Challenge
Write out, exactly as given, every line from the one holding "Write part 3" to the one holding "# by two crossing bars.", including both.

Data for the task
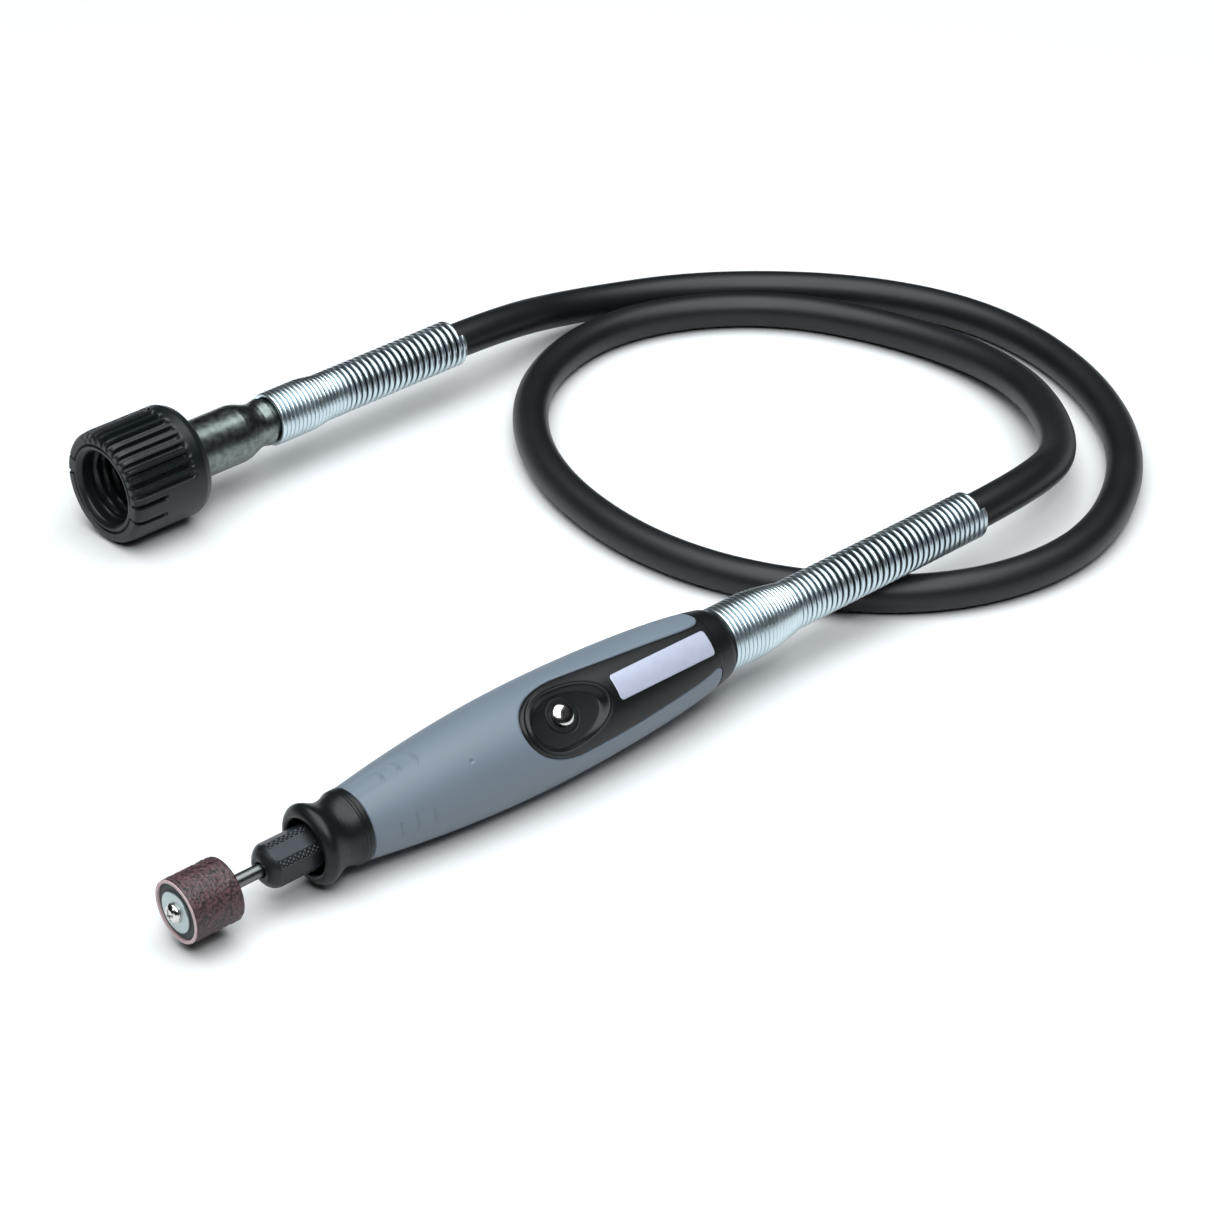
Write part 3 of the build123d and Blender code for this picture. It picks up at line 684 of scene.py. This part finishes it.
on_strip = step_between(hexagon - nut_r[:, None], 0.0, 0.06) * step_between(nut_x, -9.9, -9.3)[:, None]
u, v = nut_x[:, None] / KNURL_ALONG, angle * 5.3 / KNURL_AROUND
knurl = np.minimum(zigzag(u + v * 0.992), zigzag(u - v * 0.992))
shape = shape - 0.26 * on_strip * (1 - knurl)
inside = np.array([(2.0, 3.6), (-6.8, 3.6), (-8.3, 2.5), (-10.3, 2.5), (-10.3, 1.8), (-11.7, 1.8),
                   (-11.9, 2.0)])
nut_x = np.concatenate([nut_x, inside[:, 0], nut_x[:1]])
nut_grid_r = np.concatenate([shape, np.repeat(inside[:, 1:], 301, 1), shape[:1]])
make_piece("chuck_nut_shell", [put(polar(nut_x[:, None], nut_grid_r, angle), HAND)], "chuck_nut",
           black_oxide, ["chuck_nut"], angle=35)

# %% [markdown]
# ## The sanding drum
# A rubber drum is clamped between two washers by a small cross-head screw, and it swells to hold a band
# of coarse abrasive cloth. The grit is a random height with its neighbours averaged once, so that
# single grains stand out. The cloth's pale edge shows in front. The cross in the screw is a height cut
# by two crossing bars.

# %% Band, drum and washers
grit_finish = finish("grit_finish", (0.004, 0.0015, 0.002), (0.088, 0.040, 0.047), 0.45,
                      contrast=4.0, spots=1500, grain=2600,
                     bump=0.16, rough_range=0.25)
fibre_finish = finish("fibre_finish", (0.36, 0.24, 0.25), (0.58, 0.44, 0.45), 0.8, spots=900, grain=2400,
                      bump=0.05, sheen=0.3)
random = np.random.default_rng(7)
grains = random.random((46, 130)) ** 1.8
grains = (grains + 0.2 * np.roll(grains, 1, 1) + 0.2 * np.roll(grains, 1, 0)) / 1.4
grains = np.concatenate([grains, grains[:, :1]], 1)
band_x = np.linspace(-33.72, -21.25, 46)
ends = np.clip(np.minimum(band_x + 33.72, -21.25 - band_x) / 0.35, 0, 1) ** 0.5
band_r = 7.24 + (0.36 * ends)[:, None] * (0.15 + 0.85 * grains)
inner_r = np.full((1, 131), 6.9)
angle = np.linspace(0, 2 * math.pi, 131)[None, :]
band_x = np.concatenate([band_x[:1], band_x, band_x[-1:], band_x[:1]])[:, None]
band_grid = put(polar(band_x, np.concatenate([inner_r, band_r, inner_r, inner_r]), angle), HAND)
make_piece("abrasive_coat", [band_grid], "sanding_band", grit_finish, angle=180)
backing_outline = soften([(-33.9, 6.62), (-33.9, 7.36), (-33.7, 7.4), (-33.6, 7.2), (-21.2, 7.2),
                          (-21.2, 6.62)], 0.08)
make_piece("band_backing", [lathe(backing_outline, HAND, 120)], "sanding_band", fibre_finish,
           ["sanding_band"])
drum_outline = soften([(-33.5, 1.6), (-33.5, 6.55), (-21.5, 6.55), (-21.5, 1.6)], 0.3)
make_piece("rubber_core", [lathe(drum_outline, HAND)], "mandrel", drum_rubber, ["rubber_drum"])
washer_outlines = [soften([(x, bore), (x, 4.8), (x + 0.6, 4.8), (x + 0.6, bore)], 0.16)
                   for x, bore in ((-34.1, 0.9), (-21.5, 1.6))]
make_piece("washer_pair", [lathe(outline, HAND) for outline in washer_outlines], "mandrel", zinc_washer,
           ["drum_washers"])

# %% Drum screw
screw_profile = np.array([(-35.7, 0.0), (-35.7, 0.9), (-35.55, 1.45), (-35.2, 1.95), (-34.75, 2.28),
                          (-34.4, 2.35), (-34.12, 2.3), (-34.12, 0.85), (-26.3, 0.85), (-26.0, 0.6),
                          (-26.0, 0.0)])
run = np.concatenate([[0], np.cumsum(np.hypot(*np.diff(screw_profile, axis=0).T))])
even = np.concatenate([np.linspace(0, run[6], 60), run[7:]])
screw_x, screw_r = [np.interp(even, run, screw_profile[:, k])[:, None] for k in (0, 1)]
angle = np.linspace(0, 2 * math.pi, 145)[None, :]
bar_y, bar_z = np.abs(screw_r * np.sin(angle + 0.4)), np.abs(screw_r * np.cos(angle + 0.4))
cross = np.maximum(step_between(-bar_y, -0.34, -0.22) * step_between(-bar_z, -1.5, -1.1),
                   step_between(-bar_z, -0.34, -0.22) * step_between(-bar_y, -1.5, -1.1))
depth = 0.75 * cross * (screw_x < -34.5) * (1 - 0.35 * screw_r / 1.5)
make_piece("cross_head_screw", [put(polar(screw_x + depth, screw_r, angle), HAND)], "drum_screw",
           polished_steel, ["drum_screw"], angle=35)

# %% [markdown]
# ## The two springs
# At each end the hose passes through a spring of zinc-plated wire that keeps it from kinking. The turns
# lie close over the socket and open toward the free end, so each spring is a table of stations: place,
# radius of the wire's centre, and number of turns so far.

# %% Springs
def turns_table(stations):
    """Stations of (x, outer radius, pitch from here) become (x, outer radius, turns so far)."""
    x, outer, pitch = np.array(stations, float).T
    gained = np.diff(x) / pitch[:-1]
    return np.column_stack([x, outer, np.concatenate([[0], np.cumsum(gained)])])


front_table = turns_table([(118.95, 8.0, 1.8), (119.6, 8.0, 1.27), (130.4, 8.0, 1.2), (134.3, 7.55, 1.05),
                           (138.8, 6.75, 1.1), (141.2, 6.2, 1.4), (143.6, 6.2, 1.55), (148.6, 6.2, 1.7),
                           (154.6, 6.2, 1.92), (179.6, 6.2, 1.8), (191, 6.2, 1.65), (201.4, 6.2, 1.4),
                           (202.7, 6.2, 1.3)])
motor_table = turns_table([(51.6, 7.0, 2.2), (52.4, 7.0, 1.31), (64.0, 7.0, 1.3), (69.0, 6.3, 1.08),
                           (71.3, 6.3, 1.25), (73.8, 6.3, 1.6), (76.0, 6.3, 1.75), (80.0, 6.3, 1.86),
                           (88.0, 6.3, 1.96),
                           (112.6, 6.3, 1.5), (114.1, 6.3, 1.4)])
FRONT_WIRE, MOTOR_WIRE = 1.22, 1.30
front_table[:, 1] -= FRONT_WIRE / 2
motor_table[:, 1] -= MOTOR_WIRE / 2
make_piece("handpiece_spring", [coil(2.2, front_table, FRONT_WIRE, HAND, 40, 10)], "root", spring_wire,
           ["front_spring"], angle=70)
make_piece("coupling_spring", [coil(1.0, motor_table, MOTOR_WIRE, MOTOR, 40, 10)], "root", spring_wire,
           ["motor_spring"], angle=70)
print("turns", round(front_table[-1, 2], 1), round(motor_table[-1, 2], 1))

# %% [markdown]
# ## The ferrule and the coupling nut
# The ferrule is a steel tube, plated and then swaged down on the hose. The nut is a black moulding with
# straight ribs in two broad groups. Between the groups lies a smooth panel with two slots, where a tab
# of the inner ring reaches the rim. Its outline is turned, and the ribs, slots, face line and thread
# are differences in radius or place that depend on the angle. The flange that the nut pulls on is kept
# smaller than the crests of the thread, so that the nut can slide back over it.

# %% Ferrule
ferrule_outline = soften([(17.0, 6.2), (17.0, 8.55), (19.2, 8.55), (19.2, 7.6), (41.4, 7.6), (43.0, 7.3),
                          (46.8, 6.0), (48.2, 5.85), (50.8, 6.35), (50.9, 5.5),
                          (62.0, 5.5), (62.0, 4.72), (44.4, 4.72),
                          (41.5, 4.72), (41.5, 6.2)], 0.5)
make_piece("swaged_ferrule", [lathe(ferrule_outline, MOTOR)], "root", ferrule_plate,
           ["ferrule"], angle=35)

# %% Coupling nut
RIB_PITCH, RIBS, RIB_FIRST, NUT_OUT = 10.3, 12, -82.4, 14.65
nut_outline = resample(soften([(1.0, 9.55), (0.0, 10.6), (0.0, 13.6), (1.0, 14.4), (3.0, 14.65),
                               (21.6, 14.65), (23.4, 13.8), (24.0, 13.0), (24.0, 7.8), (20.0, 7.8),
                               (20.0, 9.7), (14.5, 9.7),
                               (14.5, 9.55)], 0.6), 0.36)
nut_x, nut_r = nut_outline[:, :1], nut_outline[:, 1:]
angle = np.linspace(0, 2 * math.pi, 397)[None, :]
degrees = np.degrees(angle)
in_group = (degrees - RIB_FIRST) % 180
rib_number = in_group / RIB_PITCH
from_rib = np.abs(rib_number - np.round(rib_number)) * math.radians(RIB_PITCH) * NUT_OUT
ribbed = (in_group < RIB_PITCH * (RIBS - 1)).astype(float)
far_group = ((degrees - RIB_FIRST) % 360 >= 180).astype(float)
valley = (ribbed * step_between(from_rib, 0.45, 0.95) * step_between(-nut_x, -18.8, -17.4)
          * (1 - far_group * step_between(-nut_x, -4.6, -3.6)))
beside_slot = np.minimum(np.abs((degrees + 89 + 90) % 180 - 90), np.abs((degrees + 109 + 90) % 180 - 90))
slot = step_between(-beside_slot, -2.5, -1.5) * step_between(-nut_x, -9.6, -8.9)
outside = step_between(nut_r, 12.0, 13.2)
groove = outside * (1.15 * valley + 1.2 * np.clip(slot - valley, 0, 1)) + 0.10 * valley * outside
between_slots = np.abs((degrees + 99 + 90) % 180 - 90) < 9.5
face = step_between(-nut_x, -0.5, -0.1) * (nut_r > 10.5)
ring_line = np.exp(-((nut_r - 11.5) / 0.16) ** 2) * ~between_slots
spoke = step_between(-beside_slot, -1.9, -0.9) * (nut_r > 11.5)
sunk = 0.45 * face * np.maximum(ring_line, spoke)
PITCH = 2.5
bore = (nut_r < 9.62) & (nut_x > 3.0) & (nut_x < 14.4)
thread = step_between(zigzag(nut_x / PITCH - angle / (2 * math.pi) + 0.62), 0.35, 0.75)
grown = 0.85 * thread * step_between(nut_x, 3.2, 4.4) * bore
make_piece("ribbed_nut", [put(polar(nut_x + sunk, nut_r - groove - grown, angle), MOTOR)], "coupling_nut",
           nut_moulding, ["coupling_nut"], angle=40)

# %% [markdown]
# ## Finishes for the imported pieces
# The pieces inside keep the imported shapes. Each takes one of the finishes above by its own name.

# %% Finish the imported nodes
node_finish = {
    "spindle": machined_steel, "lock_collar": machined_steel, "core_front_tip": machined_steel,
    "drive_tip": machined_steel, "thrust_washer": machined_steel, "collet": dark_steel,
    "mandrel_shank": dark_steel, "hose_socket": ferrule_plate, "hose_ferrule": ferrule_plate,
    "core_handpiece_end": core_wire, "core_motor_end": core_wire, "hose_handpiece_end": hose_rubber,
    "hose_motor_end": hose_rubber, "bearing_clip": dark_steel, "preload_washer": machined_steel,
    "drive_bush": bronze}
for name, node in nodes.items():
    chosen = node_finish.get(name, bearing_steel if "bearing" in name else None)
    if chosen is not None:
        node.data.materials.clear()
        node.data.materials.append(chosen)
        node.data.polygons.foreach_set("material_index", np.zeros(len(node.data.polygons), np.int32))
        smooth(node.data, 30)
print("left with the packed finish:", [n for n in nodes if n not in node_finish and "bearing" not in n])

...

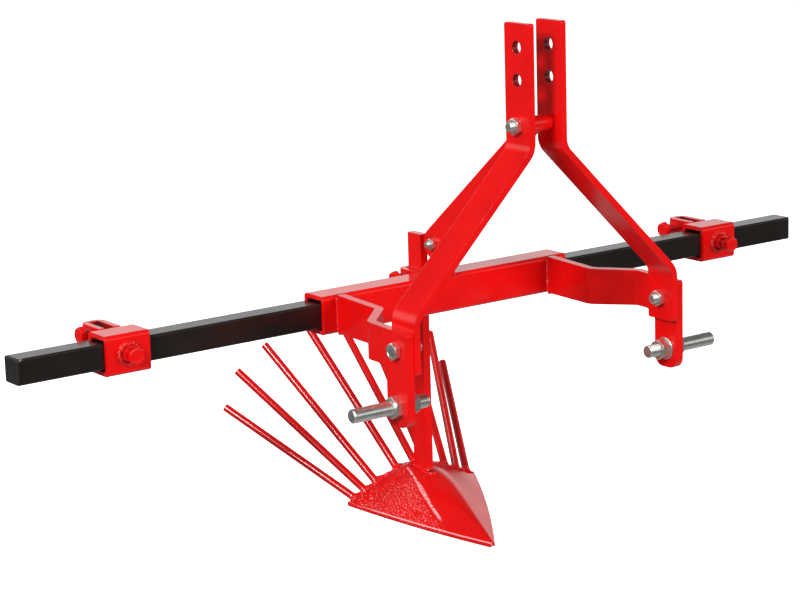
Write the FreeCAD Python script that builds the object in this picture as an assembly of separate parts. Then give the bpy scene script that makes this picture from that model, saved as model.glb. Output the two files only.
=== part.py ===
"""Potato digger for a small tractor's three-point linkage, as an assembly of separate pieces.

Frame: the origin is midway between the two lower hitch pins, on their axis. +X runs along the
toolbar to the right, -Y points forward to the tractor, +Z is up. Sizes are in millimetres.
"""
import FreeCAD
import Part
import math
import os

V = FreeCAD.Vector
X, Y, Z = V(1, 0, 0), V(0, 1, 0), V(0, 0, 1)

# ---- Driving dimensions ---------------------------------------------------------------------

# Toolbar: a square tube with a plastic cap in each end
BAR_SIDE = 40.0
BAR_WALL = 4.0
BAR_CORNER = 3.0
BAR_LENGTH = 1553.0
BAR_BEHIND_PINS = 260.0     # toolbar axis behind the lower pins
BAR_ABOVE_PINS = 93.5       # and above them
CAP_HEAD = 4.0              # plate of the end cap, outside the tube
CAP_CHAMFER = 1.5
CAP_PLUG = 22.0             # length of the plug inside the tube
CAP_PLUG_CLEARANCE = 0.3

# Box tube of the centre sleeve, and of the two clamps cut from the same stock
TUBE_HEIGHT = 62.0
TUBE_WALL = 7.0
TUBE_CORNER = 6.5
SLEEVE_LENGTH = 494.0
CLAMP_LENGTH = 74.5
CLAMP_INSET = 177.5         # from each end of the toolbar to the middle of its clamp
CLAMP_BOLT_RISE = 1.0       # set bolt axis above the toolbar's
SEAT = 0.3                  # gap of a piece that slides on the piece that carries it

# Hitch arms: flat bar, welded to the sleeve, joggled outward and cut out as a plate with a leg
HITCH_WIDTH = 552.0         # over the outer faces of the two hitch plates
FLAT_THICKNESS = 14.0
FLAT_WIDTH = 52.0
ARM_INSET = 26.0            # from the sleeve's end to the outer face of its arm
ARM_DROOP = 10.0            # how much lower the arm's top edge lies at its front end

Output
Write part 3 of the build123d and Blender code for this picture. It picks up at line 684 of scene.py. This part finishes it.
on_strip = step_between(hexagon - nut_r[:, None], 0.0, 0.06) * step_between(nut_x, -9.9, -9.3)[:, None]
u, v = nut_x[:, None] / KNURL_ALONG, angle * 5.3 / KNURL_AROUND
knurl = np.minimum(zigzag(u + v * 0.992), zigzag(u - v * 0.992))
shape = shape - 0.26 * on_strip * (1 - knurl)
inside = np.array([(2.0, 3.6), (-6.8, 3.6), (-8.3, 2.5), (-10.3, 2.5), (-10.3, 1.8), (-11.7, 1.8),
                   (-11.9, 2.0)])
nut_x = np.concatenate([nut_x, inside[:, 0], nut_x[:1]])
nut_grid_r = np.concatenate([shape, np.repeat(inside[:, 1:], 301, 1), shape[:1]])
make_piece("chuck_nut_shell", [put(polar(nut_x[:, None], nut_grid_r, angle), HAND)], "chuck_nut",
           black_oxide, ["chuck_nut"], angle=35)

# %% [markdown]
# ## The sanding drum
# A rubber drum is clamped between two washers by a small cross-head screw, and it swells to hold a band
# of coarse abrasive cloth. The grit is a random height with its neighbours averaged once, so that
# single grains stand out. The cloth's pale edge shows in front. The cross in the screw is a height cut
# by two crossing bars.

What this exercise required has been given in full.